Give back all the data exactly, line by line.

===== Supplied information =====

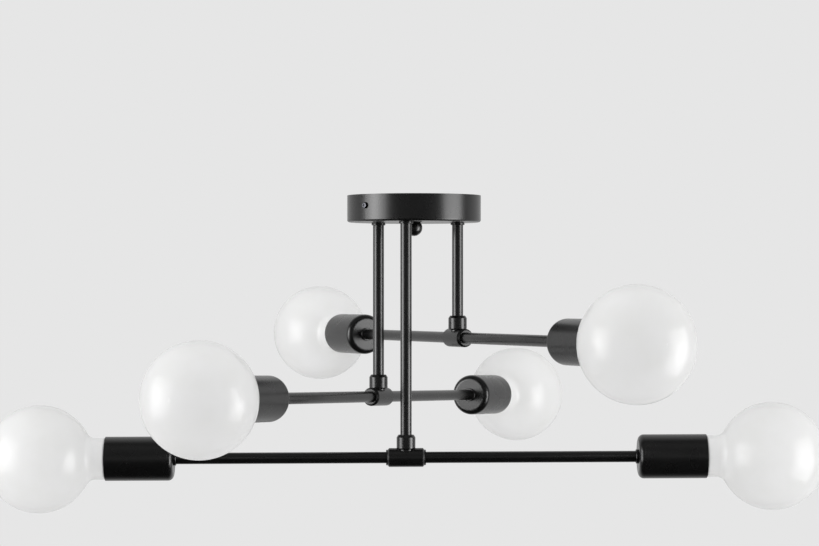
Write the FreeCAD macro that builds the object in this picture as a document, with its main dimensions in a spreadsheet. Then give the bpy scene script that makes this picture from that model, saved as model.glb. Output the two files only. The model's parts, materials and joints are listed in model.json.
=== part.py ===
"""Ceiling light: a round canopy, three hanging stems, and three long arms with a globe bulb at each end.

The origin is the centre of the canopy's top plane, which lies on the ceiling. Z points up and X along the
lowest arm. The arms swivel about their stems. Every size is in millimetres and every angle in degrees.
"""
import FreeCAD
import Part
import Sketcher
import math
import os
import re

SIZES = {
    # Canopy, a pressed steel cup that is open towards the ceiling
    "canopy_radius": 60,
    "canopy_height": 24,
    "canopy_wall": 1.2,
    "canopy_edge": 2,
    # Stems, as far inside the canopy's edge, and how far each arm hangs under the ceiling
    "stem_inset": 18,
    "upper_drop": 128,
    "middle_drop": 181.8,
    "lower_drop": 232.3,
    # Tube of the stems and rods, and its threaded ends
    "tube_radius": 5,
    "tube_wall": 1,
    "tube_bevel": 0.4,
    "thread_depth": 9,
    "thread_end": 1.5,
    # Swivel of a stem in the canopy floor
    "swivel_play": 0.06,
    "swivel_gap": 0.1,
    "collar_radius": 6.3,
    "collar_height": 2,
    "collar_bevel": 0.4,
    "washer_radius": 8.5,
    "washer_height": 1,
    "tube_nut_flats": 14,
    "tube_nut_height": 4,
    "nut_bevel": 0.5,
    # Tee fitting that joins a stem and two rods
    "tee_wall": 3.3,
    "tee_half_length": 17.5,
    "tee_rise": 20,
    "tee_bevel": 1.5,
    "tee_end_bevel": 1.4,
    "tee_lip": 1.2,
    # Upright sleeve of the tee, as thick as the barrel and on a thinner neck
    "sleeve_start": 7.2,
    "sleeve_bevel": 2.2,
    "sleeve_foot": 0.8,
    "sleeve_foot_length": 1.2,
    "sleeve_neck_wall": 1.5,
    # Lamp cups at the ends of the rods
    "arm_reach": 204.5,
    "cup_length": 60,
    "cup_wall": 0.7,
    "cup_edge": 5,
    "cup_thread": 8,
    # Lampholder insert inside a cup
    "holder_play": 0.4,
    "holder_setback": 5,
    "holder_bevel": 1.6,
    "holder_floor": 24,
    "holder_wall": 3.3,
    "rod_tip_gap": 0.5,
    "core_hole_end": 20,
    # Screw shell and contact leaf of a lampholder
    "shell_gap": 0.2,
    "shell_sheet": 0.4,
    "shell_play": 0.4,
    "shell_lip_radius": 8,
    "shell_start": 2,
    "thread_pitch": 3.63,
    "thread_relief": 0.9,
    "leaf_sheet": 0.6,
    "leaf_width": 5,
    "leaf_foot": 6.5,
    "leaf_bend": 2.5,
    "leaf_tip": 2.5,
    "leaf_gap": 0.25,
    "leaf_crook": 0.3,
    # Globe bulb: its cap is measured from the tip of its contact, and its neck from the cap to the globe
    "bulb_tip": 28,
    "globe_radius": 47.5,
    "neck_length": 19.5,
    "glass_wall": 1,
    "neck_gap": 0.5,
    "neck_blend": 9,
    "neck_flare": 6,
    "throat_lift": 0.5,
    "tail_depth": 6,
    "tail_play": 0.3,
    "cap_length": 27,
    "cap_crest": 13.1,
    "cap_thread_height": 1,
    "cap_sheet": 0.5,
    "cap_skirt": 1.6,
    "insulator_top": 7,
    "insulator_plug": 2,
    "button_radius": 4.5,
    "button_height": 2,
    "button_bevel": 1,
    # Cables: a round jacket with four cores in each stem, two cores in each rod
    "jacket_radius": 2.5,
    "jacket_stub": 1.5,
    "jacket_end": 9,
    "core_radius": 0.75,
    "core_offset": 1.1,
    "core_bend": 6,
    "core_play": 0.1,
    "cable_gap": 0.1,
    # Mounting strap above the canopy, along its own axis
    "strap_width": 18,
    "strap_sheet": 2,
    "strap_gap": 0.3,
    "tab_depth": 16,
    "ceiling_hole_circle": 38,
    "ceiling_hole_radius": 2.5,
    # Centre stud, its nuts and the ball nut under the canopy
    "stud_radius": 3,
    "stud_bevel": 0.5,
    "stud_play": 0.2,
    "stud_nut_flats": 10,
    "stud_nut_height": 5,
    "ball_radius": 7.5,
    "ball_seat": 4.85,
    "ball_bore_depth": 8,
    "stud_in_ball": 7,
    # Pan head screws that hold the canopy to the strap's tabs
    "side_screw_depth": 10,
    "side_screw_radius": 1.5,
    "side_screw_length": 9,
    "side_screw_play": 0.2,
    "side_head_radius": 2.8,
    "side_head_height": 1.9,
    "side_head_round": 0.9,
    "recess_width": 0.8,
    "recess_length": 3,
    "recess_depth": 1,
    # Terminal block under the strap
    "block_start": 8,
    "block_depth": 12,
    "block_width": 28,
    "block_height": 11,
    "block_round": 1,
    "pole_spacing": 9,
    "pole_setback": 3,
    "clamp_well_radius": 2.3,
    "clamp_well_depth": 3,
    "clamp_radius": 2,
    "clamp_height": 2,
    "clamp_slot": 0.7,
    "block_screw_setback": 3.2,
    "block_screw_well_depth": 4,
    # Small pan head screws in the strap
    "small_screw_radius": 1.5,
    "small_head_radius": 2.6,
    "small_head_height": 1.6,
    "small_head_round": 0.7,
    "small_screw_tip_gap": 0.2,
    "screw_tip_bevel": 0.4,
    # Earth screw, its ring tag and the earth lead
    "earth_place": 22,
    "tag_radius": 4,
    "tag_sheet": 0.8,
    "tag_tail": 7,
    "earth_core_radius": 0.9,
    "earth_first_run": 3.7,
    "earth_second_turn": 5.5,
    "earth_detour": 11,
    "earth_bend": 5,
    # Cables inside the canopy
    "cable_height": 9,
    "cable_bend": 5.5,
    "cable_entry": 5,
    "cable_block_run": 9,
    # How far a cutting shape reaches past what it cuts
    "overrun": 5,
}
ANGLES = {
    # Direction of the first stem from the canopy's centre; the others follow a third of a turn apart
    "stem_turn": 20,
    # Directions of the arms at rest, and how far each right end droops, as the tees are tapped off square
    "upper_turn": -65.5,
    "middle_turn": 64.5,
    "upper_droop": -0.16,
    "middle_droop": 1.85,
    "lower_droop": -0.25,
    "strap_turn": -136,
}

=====

Exercise solution |
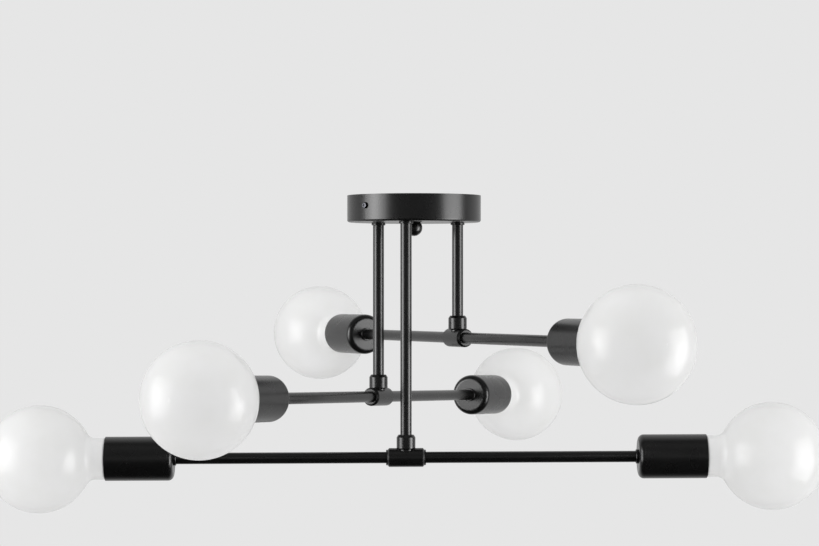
Write the FreeCAD macro that builds the object in this picture as a document, with its main dimensions in a spreadsheet. Then give the bpy scene script that makes this picture from that model, saved as model.glb. Output the two files only. The model's parts, materials and joints are listed in model.json.
=== part.py ===
"""Ceiling light: a round canopy, three hanging stems, and three long arms with a globe bulb at each end.

The origin is the centre of the canopy's top plane, which lies on the ceiling. Z points up and X along the
lowest arm. The arms swivel about their stems. Every size is in millimetres and every angle in degrees.
"""
import FreeCAD
import Part
import Sketcher
import math
import os
import re

SIZES = {
    # Canopy, a pressed steel cup that is open towards the ceiling
    "canopy_radius": 60,
    "canopy_height": 24,
    "canopy_wall": 1.2,
    "canopy_edge": 2,
    # Stems, as far inside the canopy's edge, and how far each arm hangs under the ceiling
    "stem_inset": 18,
    "upper_drop": 128,
    "middle_drop": 181.8,
    "lower_drop": 232.3,
    # Tube of the stems and rods, and its threaded ends
    "tube_radius": 5,
    "tube_wall": 1,
    "tube_bevel": 0.4,
    "thread_depth": 9,
    "thread_end": 1.5,
    # Swivel of a stem in the canopy floor
    "swivel_play": 0.06,
    "swivel_gap": 0.1,
    "collar_radius": 6.3,
    "collar_height": 2,
    "collar_bevel": 0.4,
    "washer_radius": 8.5,
    "washer_height": 1,
    "tube_nut_flats": 14,
    "tube_nut_height": 4,
    "nut_bevel": 0.5,
    # Tee fitting that joins a stem and two rods
    "tee_wall": 3.3,
    "tee_half_length": 17.5,
    "tee_rise": 20,
    "tee_bevel": 1.5,
    "tee_end_bevel": 1.4,
    "tee_lip": 1.2,
    # Upright sleeve of the tee, as thick as the barrel and on a thinner neck
    "sleeve_start": 7.2,
    "sleeve_bevel": 2.2,
    "sleeve_foot": 0.8,
    "sleeve_foot_length": 1.2,
    "sleeve_neck_wall": 1.5,
    # Lamp cups at the ends of the rods
    "arm_reach": 204.5,
    "cup_length": 60,
    "cup_wall": 0.7,
    "cup_edge": 5,
    "cup_thread": 8,
    # Lampholder insert inside a cup
    "holder_play": 0.4,
    "holder_setback": 5,
    "holder_bevel": 1.6,
    "holder_floor": 24,
    "holder_wall": 3.3,
    "rod_tip_gap": 0.5,
    "core_hole_end": 20,
    # Screw shell and contact leaf of a lampholder
    "shell_gap": 0.2,
    "shell_sheet": 0.4,
    "shell_play": 0.4,
    "shell_lip_radius": 8,
    "shell_start": 2,
    "thread_pitch": 3.63,
    "thread_relief": 0.9,
    "leaf_sheet": 0.6,
    "leaf_width": 5,
    "leaf_foot": 6.5,
    "leaf_bend": 2.5,
    "leaf_tip": 2.5,
    "leaf_gap": 0.25,
    "leaf_crook": 0.3,
    # Globe bulb: its cap is measured from the tip of its contact, and its neck from the cap to the globe
    "bulb_tip": 28,
    "globe_radius": 47.5,
    "neck_length": 19.5,
    "glass_wall": 1,
    "neck_gap": 0.5,
    "neck_blend": 9,
    "neck_flare": 6,
    "throat_lift": 0.5,
    "tail_depth": 6,
    "tail_play": 0.3,
    "cap_length": 27,
    "cap_crest": 13.1,
    "cap_thread_height": 1,
    "cap_sheet": 0.5,
    "cap_skirt": 1.6,
    "insulator_top": 7,
    "insulator_plug": 2,
    "button_radius": 4.5,
    "button_height": 2,
    "button_bevel": 1,
    # Cables: a round jacket with four cores in each stem, two cores in each rod
    "jacket_radius": 2.5,
    "jacket_stub": 1.5,
    "jacket_end": 9,
    "core_radius": 0.75,
    "core_offset": 1.1,
    "core_bend": 6,
    "core_play": 0.1,
    "cable_gap": 0.1,
    # Mounting strap above the canopy, along its own axis
    "strap_width": 18,
    "strap_sheet": 2,
    "strap_gap": 0.3,
    "tab_depth": 16,
    "ceiling_hole_circle": 38,
    "ceiling_hole_radius": 2.5,
    # Centre stud, its nuts and the ball nut under the canopy
    "stud_radius": 3,
    "stud_bevel": 0.5,
    "stud_play": 0.2,
    "stud_nut_flats": 10,
    "stud_nut_height": 5,
    "ball_radius": 7.5,
    "ball_seat": 4.85,
    "ball_bore_depth": 8,
    "stud_in_ball": 7,
    # Pan head screws that hold the canopy to the strap's tabs
    "side_screw_depth": 10,
    "side_screw_radius": 1.5,
    "side_screw_length": 9,
    "side_screw_play": 0.2,
    "side_head_radius": 2.8,
    "side_head_height": 1.9,
    "side_head_round": 0.9,
    "recess_width": 0.8,
    "recess_length": 3,
    "recess_depth": 1,
    # Terminal block under the strap
    "block_start": 8,
    "block_depth": 12,
    "block_width": 28,
    "block_height": 11,
    "block_round": 1,
    "pole_spacing": 9,
    "pole_setback": 3,
    "clamp_well_radius": 2.3,
    "clamp_well_depth": 3,
    "clamp_radius": 2,
    "clamp_height": 2,
    "clamp_slot": 0.7,
    "block_screw_setback": 3.2,
    "block_screw_well_depth": 4,
    # Small pan head screws in the strap
    "small_screw_radius": 1.5,
    "small_head_radius": 2.6,
    "small_head_height": 1.6,
    "small_head_round": 0.7,
    "small_screw_tip_gap": 0.2,
    "screw_tip_bevel": 0.4,
    # Earth screw, its ring tag and the earth lead
    "earth_place": 22,
    "tag_radius": 4,
    "tag_sheet": 0.8,
    "tag_tail": 7,
    "earth_core_radius": 0.9,
    "earth_first_run": 3.7,
    "earth_second_turn": 5.5,
    "earth_detour": 11,
    "earth_bend": 5,
    # Cables inside the canopy
    "cable_height": 9,
    "cable_bend": 5.5,
    "cable_entry": 5,
    "cable_block_run": 9,
    # How far a cutting shape reaches past what it cuts
    "overrun": 5,
}
ANGLES = {
    # Direction of the first stem from the canopy's centre; the others follow a third of a turn apart
    "stem_turn": 20,
    # Directions of the arms at rest, and how far each right end droops, as the tees are tapped off square
    "upper_turn": -65.5,
    "middle_turn": 64.5,
    "upper_droop": -0.16,
    "middle_droop": 1.85,
    "lower_droop": -0.25,
    "strap_turn": -136,
}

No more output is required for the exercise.